When she was 38,
Eve Arnold borrowed her boyfriend's Rolleicord camera and after a six week photographic course and under the tutelage of Alexey Brodovitch, a legend was born. Eve Arnold has always been my hero. Even before I knew anything about photography, I knew about her. She was a formidable woman; a woman in what was largely a man's world. But she didn't go on about it. Taking her camera with her, she went on the road with Malcolm X, she visited seedy brothels, she travelled to South Africa and took portraits of civil-rights protestors. All subjects that male photographers would also cover, but her black-and-white portraits have something so personal and insightful about them. She was well known for being meticulous with her preparation and you really get a feel of that when you look at her portraits of Marilyn Monroe, for example. I like her colour pictures, but I like her black-and-white portraits most of all.
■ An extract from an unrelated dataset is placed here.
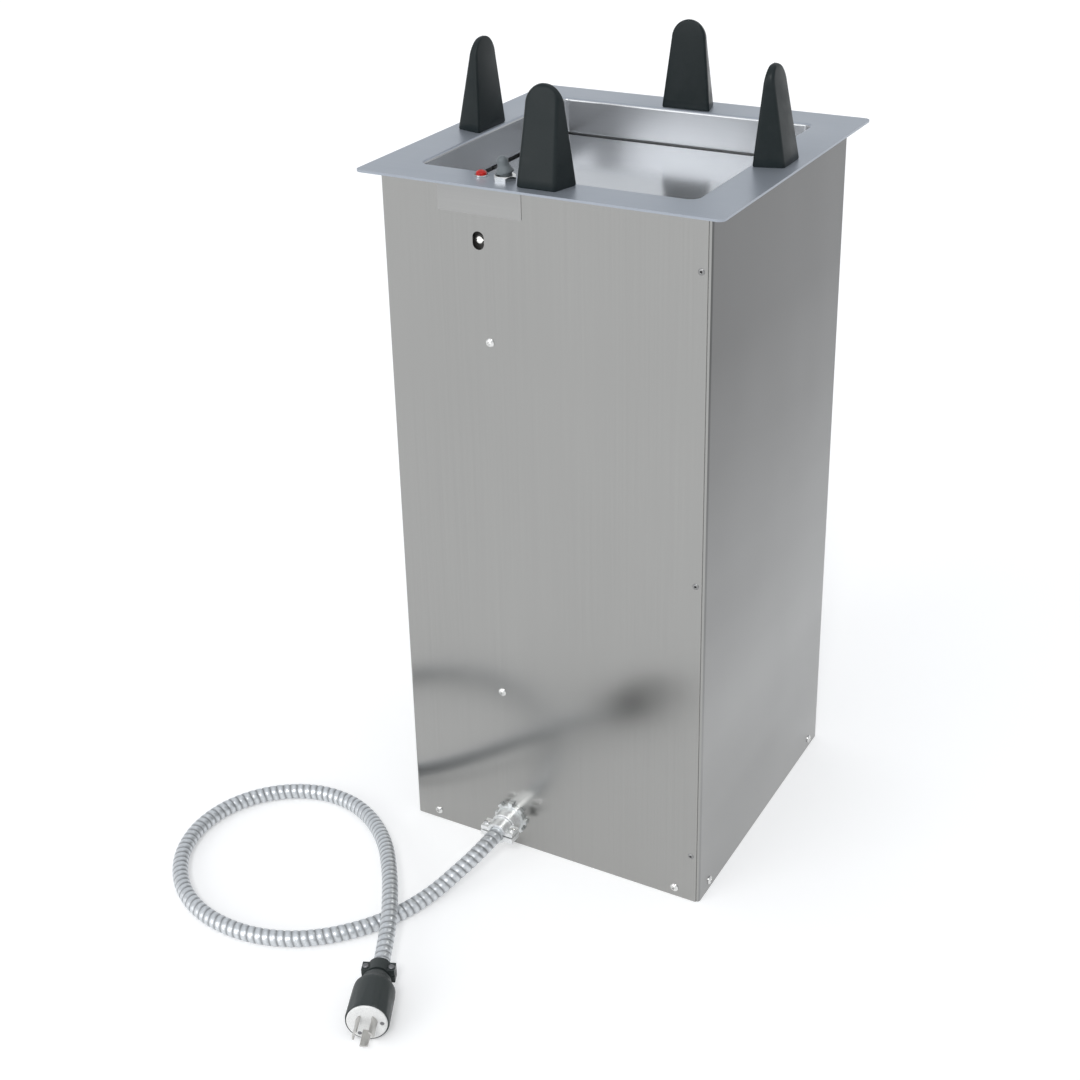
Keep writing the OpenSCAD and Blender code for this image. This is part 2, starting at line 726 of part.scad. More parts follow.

Having read numerous obituaries about her this week (she died on the 6th of January, just shy of her 100th birthday), it was the stories of how she touched others that reached out to me. And these words from filmmaker Beeban Kidron really spelt it out: "She taught me how to look at pictures – for metaphor, form and truth." Looking through a book of her photos this week, I could see these three ingredients resonating in Eve Arnold's work. I could also see I still have a lot to learn. But Eve Arnold is a particular inspiration to me, because she showed that you don't have to have been born with a camera in your hand in order to take good pictures — you can come to photography later in life, provided you have a good eye. As she once put it: "It is the photographer, not the camera, that is the instrument." Wise words indeed from a very wise woman. Inspired by her, I have been picking up a Rollei of my own (borrowed, in my case, from my husband), loading it with black-and-white film and trying to channel her spirit.
The Rollei is a great camera for portraits, and I have been using special "close-up" lenses that let me get really close to the subject (in the image above, my daughter Ella). I've also been using a tripod. This is very different from my usual style of photography, but that is what makes it such a challenge, and such fun — trying something new.
Andrea has also been experimenting with film, with a portrait of her daughter. You can't see all of her face and yet you get a feeling of the small moments becoming something bigger.
Which legendary black and white photographer do you find most inspirational? Go and look up more about them, borrow their books from the library or look at their pictures on the internet... and be inspired to try something new.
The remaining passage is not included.